## What you need to do:
Every record here needs to be written out again exactly.

## Extracted records:
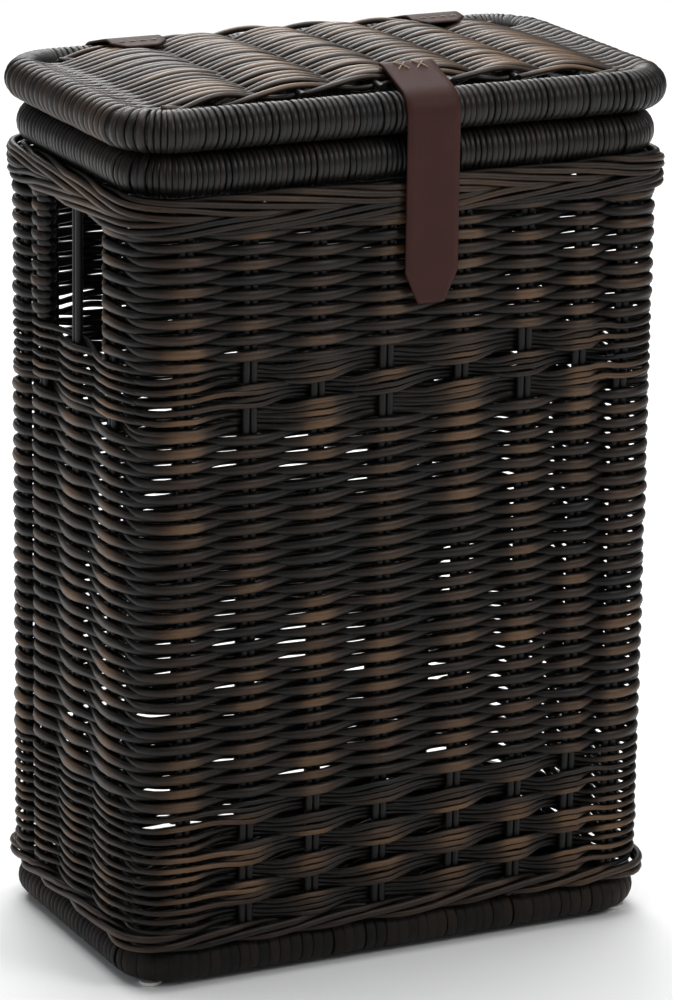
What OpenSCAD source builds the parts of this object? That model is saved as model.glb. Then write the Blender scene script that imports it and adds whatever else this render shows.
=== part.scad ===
// Tall lidded wicker basket: a pole-framed, stake-and-strand basket with a hinged lid,
// two hand openings and a leather pull strap. Millimetres, +Z up, front towards -Y,
// origin on the floor under the middle of the basket.
// Woven bands are closed solids with the true outer shape; every stake has its own channel.

/* [Body] */
// Outer width of the woven wall, left to right
body_w = 410; // [380:1:440]
// Outer depth of the woven wall, front to back
body_d = 244; // [230:1:270]
// Outer corner radius of the woven wall
body_r = 38; // [34:1:44]
// Thickness of the woven wall
wall_t = 13; // [12:0.5:16]

/* [Band heights] */
// Height of the pole frame's underside above the floor
foot_h = 3; // [2:0.5:5]
// Height of the twisted border above the base pole
border_h = 12.5; // [10:0.5:16]
// Height of the lower band of bundled strands
lower_wale_h = 90; // [60:1:110]
// Height of the long woven wall between the bundled bands
lower_randing_h = 269; // [200:1:300]
// Height of the middle band of bundled strands
middle_wale_h = 43; // [30:1:60]
// Height of the woven wall that holds the hand openings
upper_randing_h = 94; // [70:1:104]
// Height of the twisted band under the rim
top_wale_h = 22; // [18:1:34]

/* [Poles] */
// Radius of the base pole
base_pole_r = 11; // [9:0.5:12]
// Radius of the rim pole
rim_pole_r = 14; // [12:0.5:15]
// Radius of the lid pole
lid_pole_r = 12.7; // [11:0.1:14]
// Thickness of the cane wrapped round a pole
wrap_t = 2; // [1:0.1:2.5]
// How far the lid pole overhangs the wall at the left and right
lid_overhang_x = 8.5; // [4:0.5:10]
// How far the lid pole overhangs the wall at the front and back
lid_overhang_y = 4; // [4:0.5:6]
// How far the base pole sits in from the wall
base_inset = 0.5; // [0.5:0.5:5]

/* [Stakes] */
// Radius of one wall stake
stake_r = 2.7; // [2:0.1:3]
// Places of the stake pairs along the front and back, from the middle
long_side_stakes = [-166, -118, -67, -15, 43, 92, 135, 168];
// Places of the stake pairs along the left and right sides, from the middle
short_side_stakes = [-70, -8, 50, 84];

/* [Hand openings] */
// Width of a hand opening, front to back
handle_w = 92; // [80:1:94]
// How far the opening's middle lies behind the basket's middle
handle_y = -10; // [-14:1:-6]

/* [Lid panel] */
// Thickness of the woven lid panel
panel_t = 12; // [10:1:14]
// Radius of the dome that the lid panel follows
dome_r = 1600; // [1200:50:2400]
// Height of the panel's crown above the top of the lid pole
crown_h = 10; // [8:1:14]
// Gap between the panel and the front and back poles, filled by lacing strands
lacing_gap = 11; // [9:0.5:14]
// Radius of a lid rib
rib_r = 3; // [2:0.5:3.5]
// How far all the lid ribs are moved to the right
rib_shift = 0; // [-3:1:1]

/* [Floor panel] */
// Thickness of the woven floor
floor_t = 10; // [8:1:12]
// Number of ribs through the floor
floor_rib_count = 7; // [5:1:7]
// Height of the floor's underside above the ground
floor_z = 11; // [8:1:14]

/* [Leather] */
// Width of the pull strap
strap_w = 40; // [30:1:50]
// Thickness of the pull strap
strap_t = 2.8; // [2:0.1:3.5]
// Length of the part of the pull strap that hangs down
strap_drop = 127; // [100:1:160]
// How far the pull strap lies to the right of the middle
strap_x = 12; // [-20:1:20]
// Length of the strap's end that is cut to a point
strap_tip = 22; // [10:1:30]
// Width of a hinge tab
hinge_w = 42; // [30:1:50]
// Thickness of a hinge tab
hinge_t = 2; // [1.5:0.1:3]
// Distance of each hinge from the middle
hinge_x = 117; // [80:1:130]
// How far a hinge tab reaches down the back from the hinge line
hinge_drop = 54; // [40:1:58]
// How far a hinge tab reaches onto the lid from the pole's middle
hinge_reach = 46; // [40:1:64]
// How far the pull strap reaches onto the lid from the pole's middle
strap_reach = 38; // [34:1:60]
// Diameter of the stitching thread
thread_d = 0.9; // [0.6:0.1:1.2]

/* [Glides] */
// Radius of a floor glide
glide_r = 8; // [6:0.5:9]
// Length of the shank that holds a glide in the base pole
glide_shank = 9; // [6:1:12]

/* [Hidden] */
$fn = 96;
dome_fn = 240;
fit_gap = 0.1;      // between a pole and the cane round it
lie_gap = 0.3;      // between leather and what it lies on
slot_gap = 0.3;     // round a stake in its channel
body_gap = 0.4;     // between pieces that move apart
slit_w = 5;         // opening along the inner side of each wrapping

base_or = base_pole_r + fit_gap + wrap_t;
rim_or = rim_pole_r + fit_gap + wrap_t;
lid_or = lid_pole_r + fit_gap + wrap_t;

base_z = foot_h + base_or;
border_z = foot_h + 2 * base_or + fit_gap;
lower_wale_z = border_z + border_h;
lower_randing_z = lower_wale_z + lower_wale_h;
middle_wale_z = lower_randing_z + lower_randing_h;
upper_randing_z = middle_wale_z + middle_wale_h;
top_wale_z = upper_randing_z + upper_randing_h;
wall_top = top_wale_z + top_wale_h;
rim_z = wall_top + fit_gap + rim_or;
lid_z = rim_z + rim_or + body_gap + lid_or;
lid_top = lid_z + lid_or;

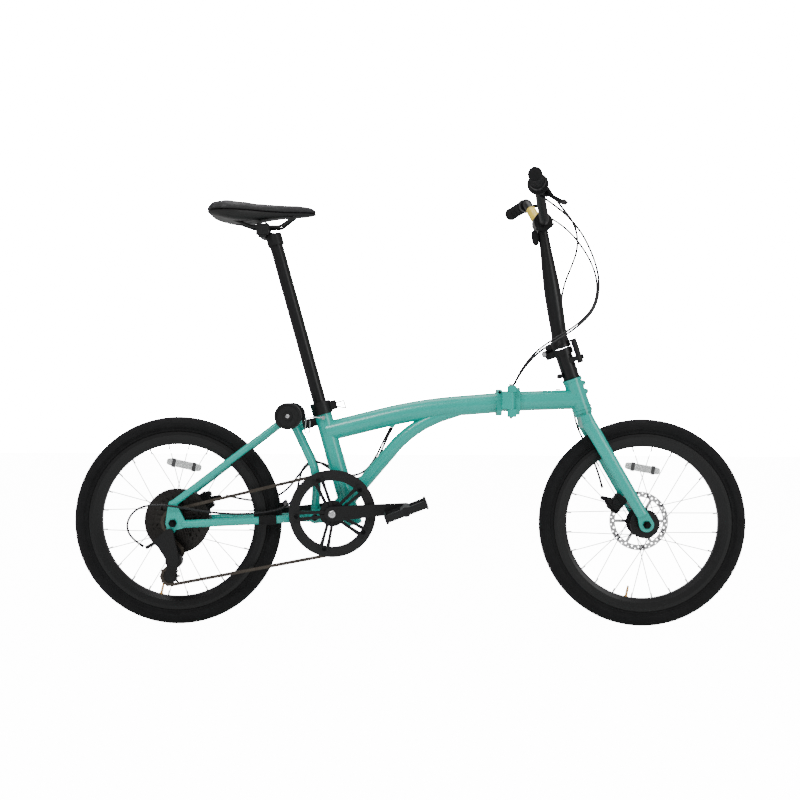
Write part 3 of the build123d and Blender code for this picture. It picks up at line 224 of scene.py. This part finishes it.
NODE_MATERIALS = {
    celeste: ("main_frame", "front_frame", "fork", "rear_frame"),
    black_gloss: ("front_rim", "rear_rim", "handlepost", "stem_base", "seatpost", "handlebar"),
    black_paint: (
        "hinge_lever",
        "stem_latch",
        "bar_clamp",
        "lever_mounts",
        "right_brake_lever",
        "left_brake_lever",
        "front_hub",
        "rear_hub",
        "right_crank",
        "left_crank",
        "derailleur_body",
        "derailleur_cage",
        "front_caliper",
        "rear_caliper",
        "front_brake_arm",
        "rear_brake_arm",
        "saddle_clamp",
        "saddle_rails",
        "seat_clamp",
    ),
    black_plastic: (
        "twist_shifter",
        "chain_guard",
        "roller_left",
        "roller_right",
        "left_pedal",
        "right_pedal",
        "guide_pulley",
        "tension_pulley",
        "saddle_shell",
        "seat_clamp_lever",
    ),
    black_steel: (
        "front_spokes",
        "rear_spokes",
        "crank_axle",
        "chainring",
        "front_axle",
        "rear_axle",
    ),
    silver: ("frame_pins", "stem_hinge_pin", "fold_latch"),
    rotor_metal: ("front_rotor", "rear_rotor"),
    cog_metal: ("cassette",),
    chain_metal: ("chain",),
    tyre_rubber: ("front_tyre", "rear_tyre"),
    soft_rubber: ("grips", "elastomer"),
    jacket: ("front_brake_cable", "rear_brake_cable", "gear_cable"),
    saddle_skin: ("saddle_cover",),
}
for material, names in NODE_MATERIALS.items():
    for name in names:
        mesh = nodes[name].data
        mesh.materials.clear()
        mesh.materials.append(material)


# ---- mesh helpers ----
def new_object(name, mesh, material, smooth=True):
    mesh.materials.append(material)
    obj = bpy.data.objects.new(name, mesh)
    bpy.context.scene.collection.objects.link(obj)
    for face in mesh.polygons:
        face.use_smooth = smooth
    return obj


def mesh_from(name, verts, faces, material, smooth=True):
    mesh = bpy.data.meshes.new(name)
    mesh.from_pydata([tuple(v) for v in verts], [], faces)
    mesh.update()
    return new_object(name, mesh, material, smooth)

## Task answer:
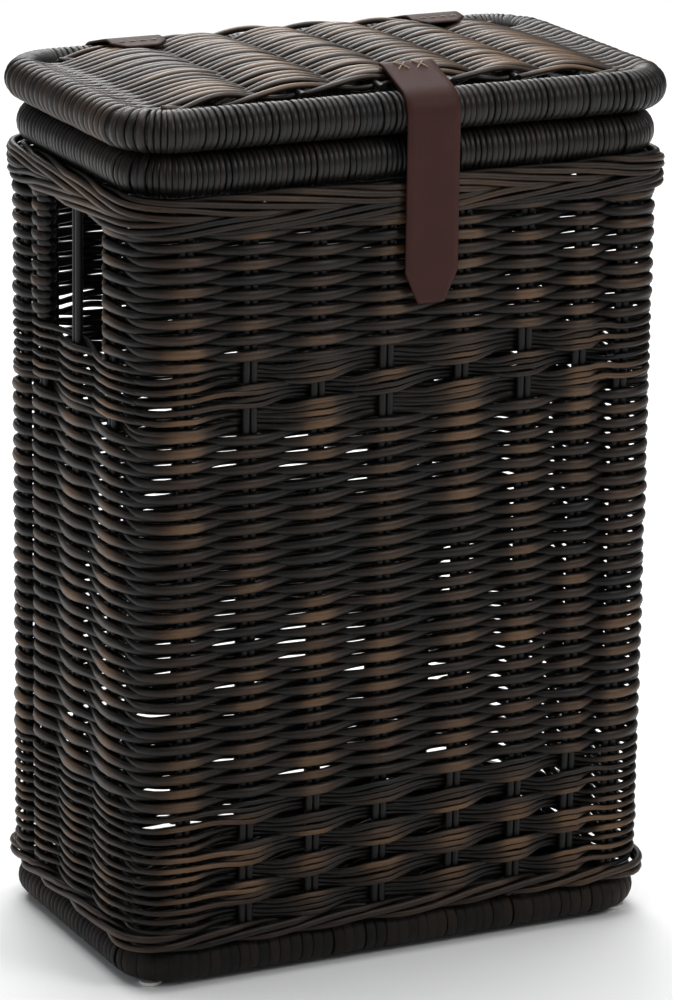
What OpenSCAD source builds the parts of this object? That model is saved as model.glb. Then write the Blender scene script that imports it and adds whatever else this render shows.
=== part.scad ===
// Tall lidded wicker basket: a pole-framed, stake-and-strand basket with a hinged lid,
// two hand openings and a leather pull strap. Millimetres, +Z up, front towards -Y,
// origin on the floor under the middle of the basket.
// Woven bands are closed solids with the true outer shape; every stake has its own channel.

/* [Body] */
// Outer width of the woven wall, left to right
body_w = 410; // [380:1:440]
// Outer depth of the woven wall, front to back
body_d = 244; // [230:1:270]
// Outer corner radius of the woven wall
body_r = 38; // [34:1:44]
// Thickness of the woven wall
wall_t = 13; // [12:0.5:16]

/* [Band heights] */
// Height of the pole frame's underside above the floor
foot_h = 3; // [2:0.5:5]
// Height of the twisted border above the base pole
border_h = 12.5; // [10:0.5:16]
// Height of the lower band of bundled strands
lower_wale_h = 90; // [60:1:110]
// Height of the long woven wall between the bundled bands
lower_randing_h = 269; // [200:1:300]
// Height of the middle band of bundled strands
middle_wale_h = 43; // [30:1:60]
// Height of the woven wall that holds the hand openings
upper_randing_h = 94; // [70:1:104]
// Height of the twisted band under the rim
top_wale_h = 22; // [18:1:34]

/* [Poles] */
// Radius of the base pole
base_pole_r = 11; // [9:0.5:12]
// Radius of the rim pole
rim_pole_r = 14; // [12:0.5:15]
// Radius of the lid pole
lid_pole_r = 12.7; // [11:0.1:14]
// Thickness of the cane wrapped round a pole
wrap_t = 2; // [1:0.1:2.5]
// How far the lid pole overhangs the wall at the left and right
lid_overhang_x = 8.5; // [4:0.5:10]
// How far the lid pole overhangs the wall at the front and back
lid_overhang_y = 4; // [4:0.5:6]
// How far the base pole sits in from the wall
base_inset = 0.5; // [0.5:0.5:5]

/* [Stakes] */
// Radius of one wall stake
stake_r = 2.7; // [2:0.1:3]
// Places of the stake pairs along the front and back, from the middle
long_side_stakes = [-166, -118, -67, -15, 43, 92, 135, 168];
// Places of the stake pairs along the left and right sides, from the middle
short_side_stakes = [-70, -8, 50, 84];

/* [Hand openings] */
// Width of a hand opening, front to back
handle_w = 92; // [80:1:94]
// How far the opening's middle lies behind the basket's middle
handle_y = -10; // [-14:1:-6]

/* [Lid panel] */
// Thickness of the woven lid panel
panel_t = 12; // [10:1:14]
// Radius of the dome that the lid panel follows
dome_r = 1600; // [1200:50:2400]
// Height of the panel's crown above the top of the lid pole
crown_h = 10; // [8:1:14]
// Gap between the panel and the front and back poles, filled by lacing strands
lacing_gap = 11; // [9:0.5:14]
// Radius of a lid rib
rib_r = 3; // [2:0.5:3.5]
// How far all the lid ribs are moved to the right
rib_shift = 0; // [-3:1:1]

/* [Floor panel] */
// Thickness of the woven floor
floor_t = 10; // [8:1:12]
// Number of ribs through the floor
floor_rib_count = 7; // [5:1:7]
// Height of the floor's underside above the ground
floor_z = 11; // [8:1:14]

/* [Leather] */
// Width of the pull strap
strap_w = 40; // [30:1:50]
// Thickness of the pull strap
strap_t = 2.8; // [2:0.1:3.5]
// Length of the part of the pull strap that hangs down
strap_drop = 127; // [100:1:160]
// How far the pull strap lies to the right of the middle
strap_x = 12; // [-20:1:20]
// Length of the strap's end that is cut to a point
strap_tip = 22; // [10:1:30]
// Width of a hinge tab
hinge_w = 42; // [30:1:50]
// Thickness of a hinge tab
hinge_t = 2; // [1.5:0.1:3]
// Distance of each hinge from the middle
hinge_x = 117; // [80:1:130]
// How far a hinge tab reaches down the back from the hinge line
hinge_drop = 54; // [40:1:58]
// How far a hinge tab reaches onto the lid from the pole's middle
hinge_reach = 46; // [40:1:64]
// How far the pull strap reaches onto the lid from the pole's middle
strap_reach = 38; // [34:1:60]
// Diameter of the stitching thread
thread_d = 0.9; // [0.6:0.1:1.2]

/* [Glides] */
// Radius of a floor glide
glide_r = 8; // [6:0.5:9]
// Length of the shank that holds a glide in the base pole
glide_shank = 9; // [6:1:12]

/* [Hidden] */
$fn = 96;
dome_fn = 240;
fit_gap = 0.1;      // between a pole and the cane round it
lie_gap = 0.3;      // between leather and what it lies on
slot_gap = 0.3;     // round a stake in its channel
body_gap = 0.4;     // between pieces that move apart
slit_w = 5;         // opening along the inner side of each wrapping

base_or = base_pole_r + fit_gap + wrap_t;
rim_or = rim_pole_r + fit_gap + wrap_t;
lid_or = lid_pole_r + fit_gap + wrap_t;

base_z = foot_h + base_or;
border_z = foot_h + 2 * base_or + fit_gap;
lower_wale_z = border_z + border_h;
lower_randing_z = lower_wale_z + lower_wale_h;
middle_wale_z = lower_randing_z + lower_randing_h;
upper_randing_z = middle_wale_z + middle_wale_h;
top_wale_z = upper_randing_z + upper_randing_h;
wall_top = top_wale_z + top_wale_h;
rim_z = wall_top + fit_gap + rim_or;
lid_z = rim_z + rim_or + body_gap + lid_or;
lid_top = lid_z + lid_or;

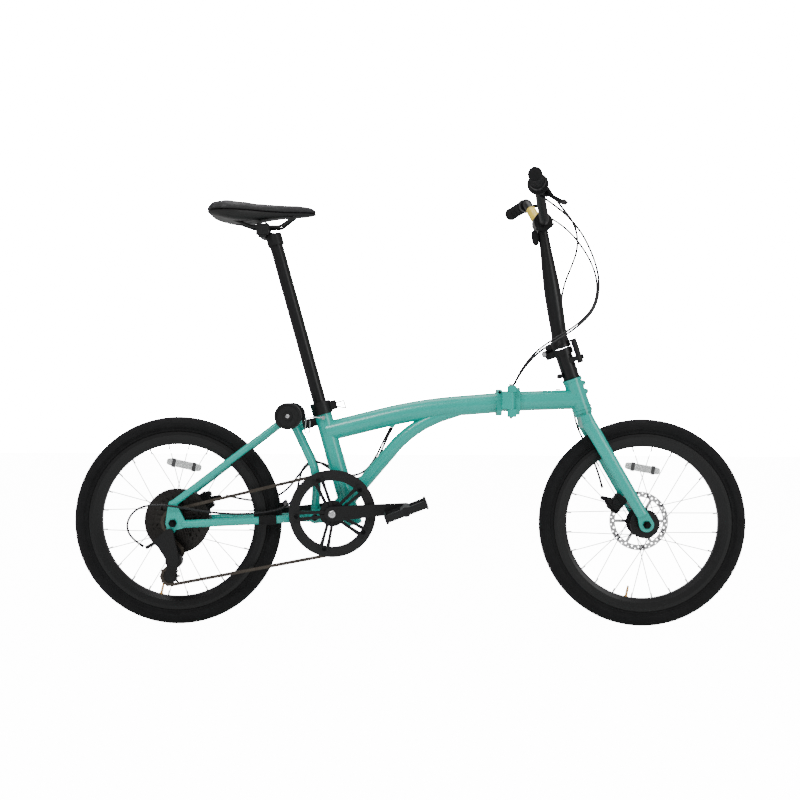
Write part 3 of the build123d and Blender code for this picture. It picks up at line 224 of scene.py. This part finishes it.
NODE_MATERIALS = {
    celeste: ("main_frame", "front_frame", "fork", "rear_frame"),
    black_gloss: ("front_rim", "rear_rim", "handlepost", "stem_base", "seatpost", "handlebar"),
    black_paint: (
        "hinge_lever",
        "stem_latch",
        "bar_clamp",
        "lever_mounts",
        "right_brake_lever",
        "left_brake_lever",
        "front_hub",
        "rear_hub",
        "right_crank",
        "left_crank",
        "derailleur_body",
        "derailleur_cage",
        "front_caliper",
        "rear_caliper",
        "front_brake_arm",
        "rear_brake_arm",
        "saddle_clamp",
        "saddle_rails",
        "seat_clamp",
    ),
    black_plastic: (
        "twist_shifter",
        "chain_guard",
        "roller_left",
        "roller_right",
        "left_pedal",
        "right_pedal",
        "guide_pulley",
        "tension_pulley",
        "saddle_shell",
        "seat_clamp_lever",
    ),
    black_steel: (
        "front_spokes",
        "rear_spokes",
        "crank_axle",
        "chainring",
        "front_axle",
        "rear_axle",
    ),
    silver: ("frame_pins", "stem_hinge_pin", "fold_latch"),
    rotor_metal: ("front_rotor", "rear_rotor"),
    cog_metal: ("cassette",),
    chain_metal: ("chain",),
    tyre_rubber: ("front_tyre", "rear_tyre"),
    soft_rubber: ("grips", "elastomer"),
    jacket: ("front_brake_cable", "rear_brake_cable", "gear_cable"),
    saddle_skin: ("saddle_cover",),
}
for material, names in NODE_MATERIALS.items():
    for name in names:
        mesh = nodes[name].data
        mesh.materials.clear()
        mesh.materials.append(material)


# ---- mesh helpers ----
def new_object(name, mesh, material, smooth=True):
    mesh.materials.append(material)
    obj = bpy.data.objects.new(name, mesh)
    bpy.context.scene.collection.objects.link(obj)
    for face in mesh.polygons:
        face.use_smooth = smooth
    return obj


def mesh_from(name, verts, faces, material, smooth=True):
    mesh = bpy.data.meshes.new(name)
    mesh.from_pydata([tuple(v) for v in verts], [], faces)
    mesh.update()
    return new_object(name, mesh, material, smooth)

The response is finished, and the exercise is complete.